These days, we all know talking on a cell phone while driving in New York State is a no no. But this past weekend, a local man was ticketed for using something else in a car. Our Erin Connolly has the story.
CLIFTON PARK, N.Y. --Sunday morning, Steve Bozak took a drive to Troy. On the way, he talked to his buddies using his ham radio. But he didn't expect to talk to a police officer next.
Bozak said, "He assured me that I was not to be talking on that cell phone. I said this isn't a cell phone. It's an amateur radio. He said it's all the same."
Bozak was issued this ticket for talking on a mobile device while driving. He says his ham radio may look like a phone, but it's not.

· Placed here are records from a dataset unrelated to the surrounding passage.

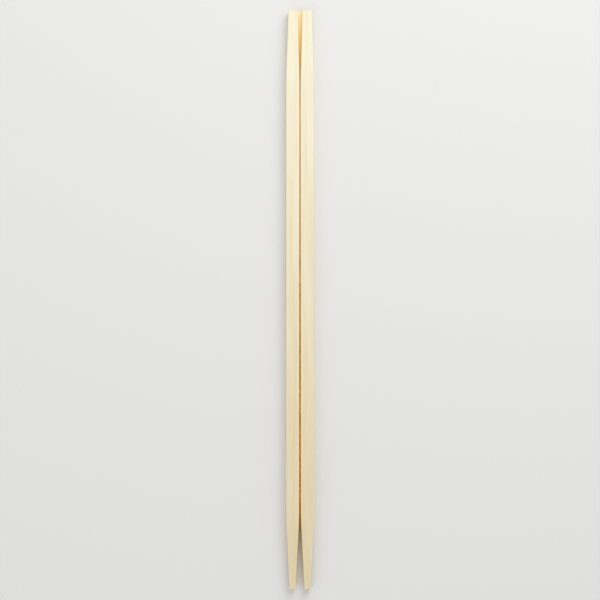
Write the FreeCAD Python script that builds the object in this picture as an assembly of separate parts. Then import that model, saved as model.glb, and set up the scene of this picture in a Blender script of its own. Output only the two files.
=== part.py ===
"""A joined pair of disposable wooden chopsticks, thinned towards both ends.

One blank of wood carries both sticks. They are slit apart from the tips, and stay joined at the head by
a thin web that snaps when the pair is pulled apart. The pair lies flat: X runs across it, Y runs along
it with the joined head at +Y, and Z is up. The origin is on the table, below the middle of the pair.
"""
import FreeCAD, Part
import os

NODE = "chopstick_pair"

# The whole pair, in mm
LENGTH = 210.0            # head end to tips
PAIR_WIDTH = 10.2         # over both sticks, in the parallel middle
THICKNESS = 4.6           # underside to top face, in the parallel middle

# Head, where the sticks stay joined
HEAD_TAPER = 24.0         # head end to the shoulder of the parallel middle
HEAD_PAIR_WIDTH = 8.6
HEAD_THICKNESS = 3.4
HEAD_GAP = 1.6            # between the two sticks, at the head end

# Tips, where the sticks are free
TIP_TAPER = 27.0          # tips to the shoulder of the parallel middle
TIP_PAIR_WIDTH = 7.8
TIP_THICKNESS = 2.6
TIP_GAP = 3.3             # between the two sticks, at the tips

# Splitting line, from the grooves over and under the web to the open slit
GROOVE_WIDTH = 0.20       # between its lips, at the head shoulder
SLIT_WIDTH = 0.42         # between its lips, at the tip shoulder
GROOVE_SLOPE = 0.06       # by which each wall slopes in below its lip
GROOVE_DEPTH = 0.7        # of that slope
WEB_LENGTH = 52.0         # head end to the blind end of the slit
WEB_THICKNESS = 1.6       # wood left between the upper and the lower groove

# Broken edges and eased shoulders
EDGE_BEVEL = 0.4          # along the outer edges
END_BEVEL = 0.3           # round each stick's head end and tip
SHOULDER_EASE = 4.0       # to each side of a shoulder
SHOULDER_STEPS = 5        # facets that ease one shoulder

TIP_Y = -LENGTH / 2
TIP_SHOULDER_Y = TIP_Y + TIP_TAPER
HEAD_Y = LENGTH / 2
HEAD_SHOULDER_Y = HEAD_Y - HEAD_TAPER
SLIT_END_Y = HEAD_Y - WEB_LENGTH
MIDDLE_Z = THICKNESS / 2


def eased_ramp(distance):
    """Distance past a shoulder, or 0 before it, with the bend between the two eased by a parabola."""
    if abs(distance) >= SHOULDER_EASE:
        return max(distance, 0.0)
    return (distance + SHOULDER_EASE) ** 2 / (4 * SHOULDER_EASE)


def size_at(y, at_head, at_head_shoulder, at_tip_shoulder, at_tip):
    """Size at y of what runs straight from the tips to each shoulder in turn and on to the head end."""
    tip_slope = (at_tip_shoulder - at_tip) / TIP_TAPER
    middle_slope = (at_head_shoulder - at_tip_shoulder) / (HEAD_SHOULDER_Y - TIP_SHOULDER_Y)
    head_slope = (at_head - at_head_shoulder) / HEAD_TAPER
    size = at_tip + tip_slope * (y - TIP_Y)
    size += (middle_slope - tip_slope) * eased_ramp(y - TIP_SHOULDER_Y)
    size += (head_slope - middle_slope) * eased_ramp(y - HEAD_SHOULDER_Y)
    return size


def stick_section(y, inset=0.0):
    """Bevelled section of the right-hand stick at y, with its four sides moved in by the inset."""
    inner = size_at(y, HEAD_GAP, GROOVE_WIDTH, SLIT_WIDTH, TIP_GAP) / 2 + inset
    outer = size_at(y, HEAD_PAIR_WIDTH, PAIR_WIDTH, PAIR_WIDTH, TIP_PAIR_WIDTH) / 2 - inset
    half_height = size_at(y, HEAD_THICKNESS, THICKNESS, THICKNESS, TIP_THICKNESS) / 2 - inset
    upper_half = [
        (outer, half_height - EDGE_BEVEL),
        (outer - EDGE_BEVEL, half_height),
        (inner, half_height),
        (inner - GROOVE_SLOPE, half_height - GROOVE_DEPTH),
    ]
    lower_half = [(x, -z) for x, z in reversed(upper_half)]
    return [FreeCAD.Vector(x, y, MIDDLE_Z + z) for x, z in upper_half + lower_half]


def flat_face(*corners):
    """Plane face with these corners."""
    return Part.Face(Part.makePolygon([*corners, corners[0]]))


def loft(sections):
    """Solid through sections whose matching sides are parallel, so that all its faces are flat."""
    faces = [flat_face(*sections[0]), flat_face(*sections[-1])]
    for near, far in zip(sections, sections[1:]):
        for i in range(len(near)):
            faces.append(flat_face(near[i - 1], near[i], far[i], far[i - 1]))
    return Part.makeSolid(Part.makeShell(faces))


def shoulder_stations(shoulder_y):
    """Places along the length where the facets of an eased shoulder meet."""
    step = 2 * SHOULDER_EASE / SHOULDER_STEPS
    return [shoulder_y - SHOULDER_EASE + i * step for i in range(SHOULDER_STEPS + 1)]


def make_stick():
    """Right-hand stick, lofted from tip to head end through its sections."""
    stations = [TIP_Y + END_BEVEL]
    stations += shoulder_stations(TIP_SHOULDER_Y)
    stations += shoulder_stations(HEAD_SHOULDER_Y)
    stations += [HEAD_Y - END_BEVEL]
    sections = [stick_section(TIP_Y, END_BEVEL)]
    sections += [stick_section(y) for y in stations]
    sections += [stick_section(HEAD_Y, END_BEVEL)]
    return loft(sections)


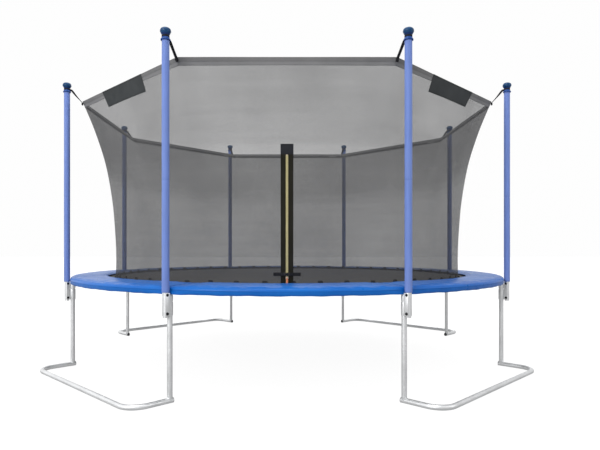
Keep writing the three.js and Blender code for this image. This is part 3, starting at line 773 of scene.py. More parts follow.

Bozak said, "It is not a cell phone and there is no dialing. It's not connected to the telephone service in any way. It's a two way radio. It's very similar to one the policeman had in his car at the moment."
The main difference between a ham radio and a cell phone is the ham radio is put to your mouth and the cell phone is put to your ear.
Arnold Proskin, a legal expert said, "It's not grey at all. It's black and white. The statute is very clear, very specific. It must be to your ear. It must be a cell phone and that's what we're talking about."
We reached out to Troy Police to get their take. They said since this case is ongoing, they didn't want to comment and potentially impact a judge's ruling. Meanwhile, Bozak says ham radios don't only allow people to communicate with one another, they can also provide a public service.
Bozak said, "If there is any natural disaster anywhere the amateur radio system will continue to stay up and running because we aren't connected to the grid."
Bozak's court date is later this month. He faces up to a $100 fine.
Bozak said, "I hope the law will be modified so all the other 3,000 ham operators driving across the Capital District can drive without the fear of a police car pulling us over. It's terribly inconvenient for all of us."